### What to work on
Below is a block of data; give all of it again word for word.

### Excerpted data
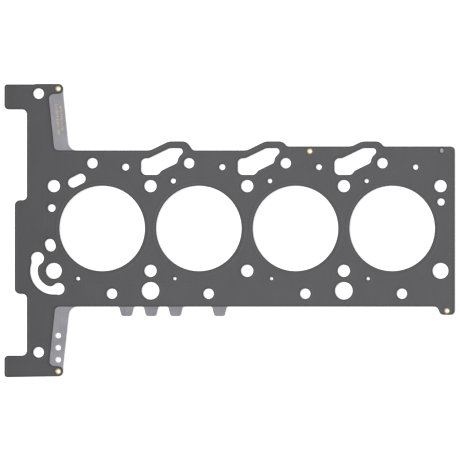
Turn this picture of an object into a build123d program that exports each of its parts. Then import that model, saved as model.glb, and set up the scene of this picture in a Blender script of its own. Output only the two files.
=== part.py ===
from build123d import *
import os

# Cylinder head gasket of a four-cylinder engine, in three layers of steel sheet.
# A bare carrier lies between two coated, beaded cover layers. A thin stopper ring round each
# bore is welded to the carrier, and four hollow eyelets rivet the layers together.
# Sizes are in millimetres. The origin is on the face that meets the engine block, midway
# between bores 2 and 3. +X runs along the bores, away from the two long arms, +Y points to
# the edge with the slanted windows, and +Z points to the cylinder head.

# Row of bores
bore_count = 4
bore_diameter = 87.5
bore_land = 11.5

# Layers. The beads hold each cover this high above the carrier.
cover_thickness = 0.25
carrier_thickness = 0.70
bead_height = 0.25

# Full bead round each bore, pressed towards the carrier, and the stopper ring inside it
bead_gap = 2.25
bead_width = 2.5
stopper_width = 2.0
stopper_thickness = 0.12

# Plate around the bores: margins from the bores' edges to the plate's edges
front_margin = 36.25
rear_margin = 36.15
rear_step = 4.1
left_margin = 45.75
right_margin = 20.45
plate_corner = 4.4

# Bulge of the left edge between the two arms
arm_inset = 12.4
bulge_top = 28.9
bulge_bottom = -67.0
bulge_corner = 5.3
bulge_fillet = 4.6

# Arms along the left end, each with a tab at its tip that ends in an eyelet's lobe
rear_reach = 148.0
front_reach = -151.3
tab_overhang = 23.0
rear_tab_width = 26.0
front_tab_width = 21.0
tab_corner = 2.7
tab_heel = 3.9
tab_fillet = 5.3
lobe_radius = 4.9
lobe_inset = 49.45
lobe_neck = 0.85
arm_lean = 0.105
rear_arm_root = 40.5
front_arm_root = 41.4
arm_inner_fillet = 4.8

# The rear tab's end is stepped back, and the front tab's slopes out past its lobe
rear_tab_step = 0.5
step_start = 30.2
step_run = 2.3
step_blend = 3.0
front_tab_slope = 1.0

# Bare strips, where the carrier shows beside each arm
strip_width = 14.8
strip_fillet = 9.2
mark_hole_diameter = 5.6
mark_hole_pitch = 12.4
mark_hole_count = 3
mark_hole_drop = 29.2
mark_hole_x = 44.4

# Teeth of the carrier past the front edge
tooth_length = 9.8
tooth_base = 15.2
tooth_tip = 10.4
tooth_tip_radius = 2.8
tooth_base_radius = 2.2
tooth_pitch = 25.05
tooth_group = 3
tooth_start = 24.95
lone_tooth_step = 45.0

# Ear at the front right corner
ear_drop = 8.45
ear_width = 14.8
ear_lean = 3.3
ear_corner = 4.5
ear_fillet = 5.2

# Windows behind bores 2 to 4, and the arch of the rear edge round each. The rear edge steps
# up past the low arches.
window_corners = (
    (-59.1, 11.1, 5.0),
    (-41.6, 11.1, 5.0),
    (-38.5, 15.4, 5.0),
    (-22.0, 23.4, 4.5),
    (-21.2, 28.8, 8.0),
    (-11.6, 38.5, 3.5),
    (-29.9, 38.5, 8.0),
    (-51.4, 28.1, 6.0),
    (-59.1, 28.1, 5.0),
)
low_arch_count = 2
arch_height = 45.4
arch_start = -31.0
arch_end = -12.7
arch_rise = 0.49
arch_fall = 1.4
arch_blend = 14.0
arch_shoulder = 7.6
arch_foot = 4.2

# Head bolts, in two rows halfway between the bores, and the two dowels at the front corners
bolt_row = 43.4
bolt_hole_diameter = 12.5
dowel_hole_diameter = 16.2

# Round passages beside every bore: place from the bore's centre and edge, and diameter
oil_hole_diameter = 10.6
oil_hole_x = 10.0
oil_hole_gap = 23.1
drain_hole_diameter = 18.0
drain_hole_gap = 20.05
coolant_x = 24.0
coolant_gap = 19.05
coolant_diameters = (7.1, 6.1, 5.9, 5.3)
rear_vent_x = -26.2
rear_vent_gap = 4.85
rear_vent_diameters = (5.2, 4.6, 4.2)
front_vent_x = -24.6
front_vent_gap = 7.65
front_vent_diameters = (3.8, 3.3, 3.3, 3.3)

# Passages at the two ends of the row
tilted_slot_x = -26.0
tilted_slot_gap = 5.2
tilted_slot_length = 8.7
tilted_slot_width = 10.2
tilted_slot_angle = 27.0
left_hole_gap = 7.95
left_hole_y = 20.9
left_hole_diameter = 7.8
right_hole_gap = 6.25
right_hole_y = 27.1
right_hole_diameter = 7.4
oval_gap = 9.35
oval_y = -17.1
oval_length = 2.8
oval_width = 10.2
oval_angle = -71.0

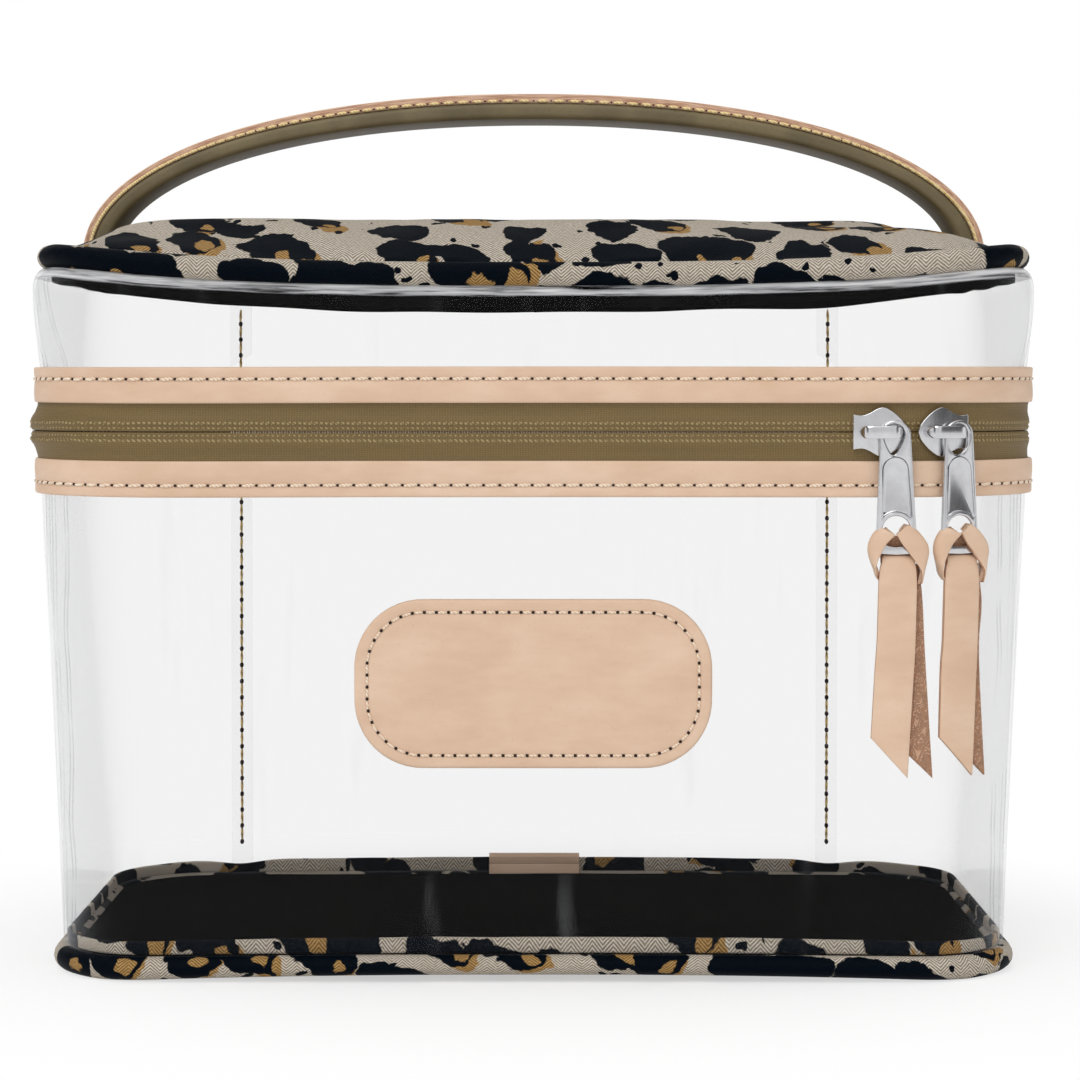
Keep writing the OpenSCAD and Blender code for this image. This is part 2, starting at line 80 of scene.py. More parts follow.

### Solution to this exercise
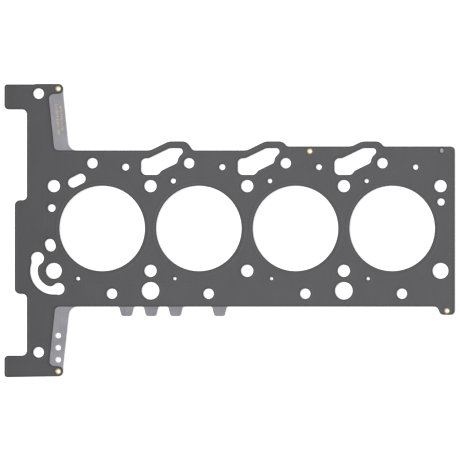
Turn this picture of an object into a build123d program that exports each of its parts. Then import that model, saved as model.glb, and set up the scene of this picture in a Blender script of its own. Output only the two files.
=== part.py ===
from build123d import *
import os

# Cylinder head gasket of a four-cylinder engine, in three layers of steel sheet.
# A bare carrier lies between two coated, beaded cover layers. A thin stopper ring round each
# bore is welded to the carrier, and four hollow eyelets rivet the layers together.
# Sizes are in millimetres. The origin is on the face that meets the engine block, midway
# between bores 2 and 3. +X runs along the bores, away from the two long arms, +Y points to
# the edge with the slanted windows, and +Z points to the cylinder head.

# Row of bores
bore_count = 4
bore_diameter = 87.5
bore_land = 11.5

# Layers. The beads hold each cover this high above the carrier.
cover_thickness = 0.25
carrier_thickness = 0.70
bead_height = 0.25

# Full bead round each bore, pressed towards the carrier, and the stopper ring inside it
bead_gap = 2.25
bead_width = 2.5
stopper_width = 2.0
stopper_thickness = 0.12

# Plate around the bores: margins from the bores' edges to the plate's edges
front_margin = 36.25
rear_margin = 36.15
rear_step = 4.1
left_margin = 45.75
right_margin = 20.45
plate_corner = 4.4

# Bulge of the left edge between the two arms
arm_inset = 12.4
bulge_top = 28.9
bulge_bottom = -67.0
bulge_corner = 5.3
bulge_fillet = 4.6

# Arms along the left end, each with a tab at its tip that ends in an eyelet's lobe
rear_reach = 148.0
front_reach = -151.3
tab_overhang = 23.0
rear_tab_width = 26.0
front_tab_width = 21.0
tab_corner = 2.7
tab_heel = 3.9
tab_fillet = 5.3
lobe_radius = 4.9
lobe_inset = 49.45
lobe_neck = 0.85
arm_lean = 0.105
rear_arm_root = 40.5
front_arm_root = 41.4
arm_inner_fillet = 4.8

# The rear tab's end is stepped back, and the front tab's slopes out past its lobe
rear_tab_step = 0.5
step_start = 30.2
step_run = 2.3
step_blend = 3.0
front_tab_slope = 1.0

# Bare strips, where the carrier shows beside each arm
strip_width = 14.8
strip_fillet = 9.2
mark_hole_diameter = 5.6
mark_hole_pitch = 12.4
mark_hole_count = 3
mark_hole_drop = 29.2
mark_hole_x = 44.4

# Teeth of the carrier past the front edge
tooth_length = 9.8
tooth_base = 15.2
tooth_tip = 10.4
tooth_tip_radius = 2.8
tooth_base_radius = 2.2
tooth_pitch = 25.05
tooth_group = 3
tooth_start = 24.95
lone_tooth_step = 45.0

# Ear at the front right corner
ear_drop = 8.45
ear_width = 14.8
ear_lean = 3.3
ear_corner = 4.5
ear_fillet = 5.2

# Windows behind bores 2 to 4, and the arch of the rear edge round each. The rear edge steps
# up past the low arches.
window_corners = (
    (-59.1, 11.1, 5.0),
    (-41.6, 11.1, 5.0),
    (-38.5, 15.4, 5.0),
    (-22.0, 23.4, 4.5),
    (-21.2, 28.8, 8.0),
    (-11.6, 38.5, 3.5),
    (-29.9, 38.5, 8.0),
    (-51.4, 28.1, 6.0),
    (-59.1, 28.1, 5.0),
)
low_arch_count = 2
arch_height = 45.4
arch_start = -31.0
arch_end = -12.7
arch_rise = 0.49
arch_fall = 1.4
arch_blend = 14.0
arch_shoulder = 7.6
arch_foot = 4.2

# Head bolts, in two rows halfway between the bores, and the two dowels at the front corners
bolt_row = 43.4
bolt_hole_diameter = 12.5
dowel_hole_diameter = 16.2

# Round passages beside every bore: place from the bore's centre and edge, and diameter
oil_hole_diameter = 10.6
oil_hole_x = 10.0
oil_hole_gap = 23.1
drain_hole_diameter = 18.0
drain_hole_gap = 20.05
coolant_x = 24.0
coolant_gap = 19.05
coolant_diameters = (7.1, 6.1, 5.9, 5.3)
rear_vent_x = -26.2
rear_vent_gap = 4.85
rear_vent_diameters = (5.2, 4.6, 4.2)
front_vent_x = -24.6
front_vent_gap = 7.65
front_vent_diameters = (3.8, 3.3, 3.3, 3.3)

# Passages at the two ends of the row
tilted_slot_x = -26.0
tilted_slot_gap = 5.2
tilted_slot_length = 8.7
tilted_slot_width = 10.2
tilted_slot_angle = 27.0
left_hole_gap = 7.95
left_hole_y = 20.9
left_hole_diameter = 7.8
right_hole_gap = 6.25
right_hole_y = 27.1
right_hole_diameter = 7.4
oval_gap = 9.35
oval_y = -17.1
oval_length = 2.8
oval_width = 10.2
oval_angle = -71.0

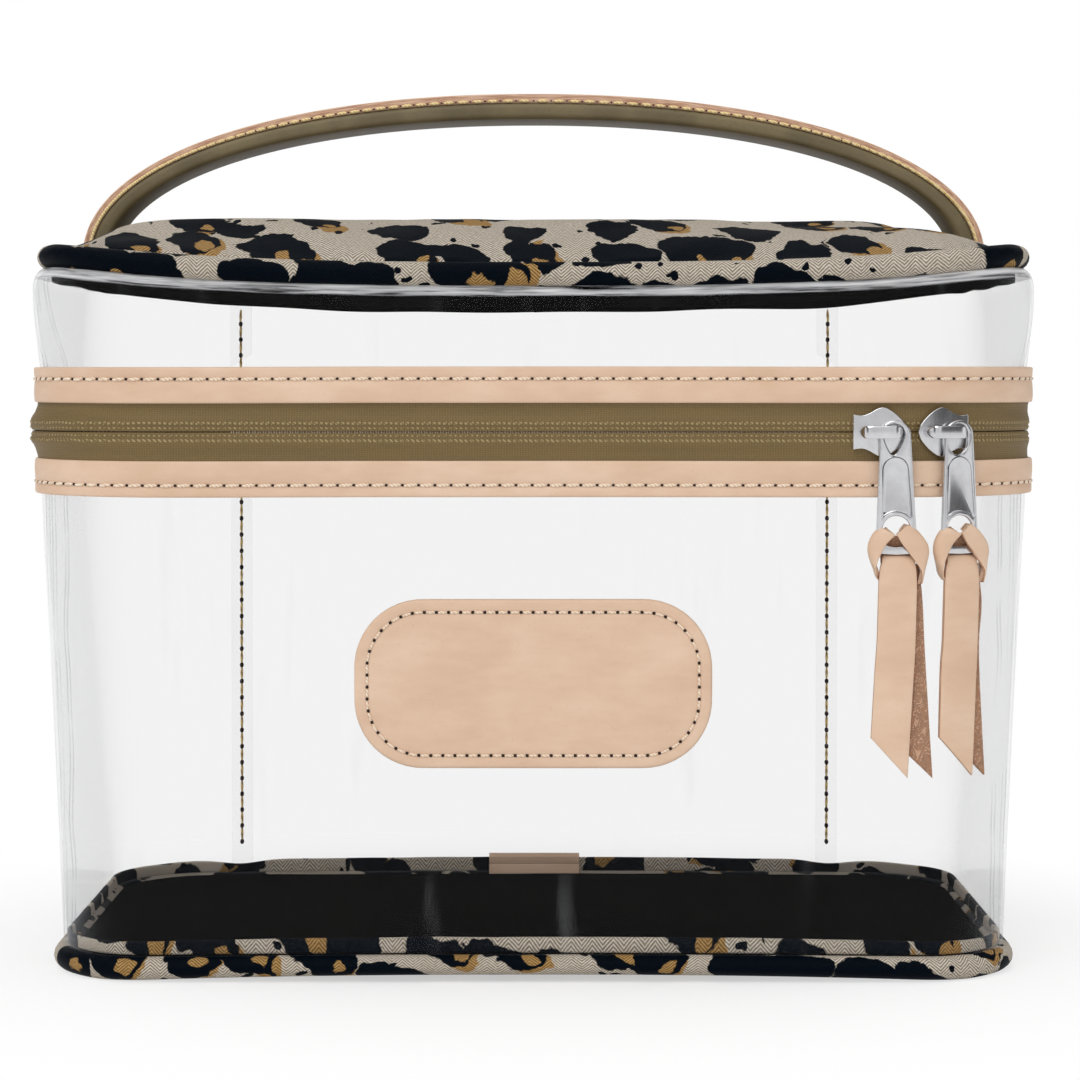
Keep writing the OpenSCAD and Blender code for this image. This is part 2, starting at line 80 of scene.py. More parts follow.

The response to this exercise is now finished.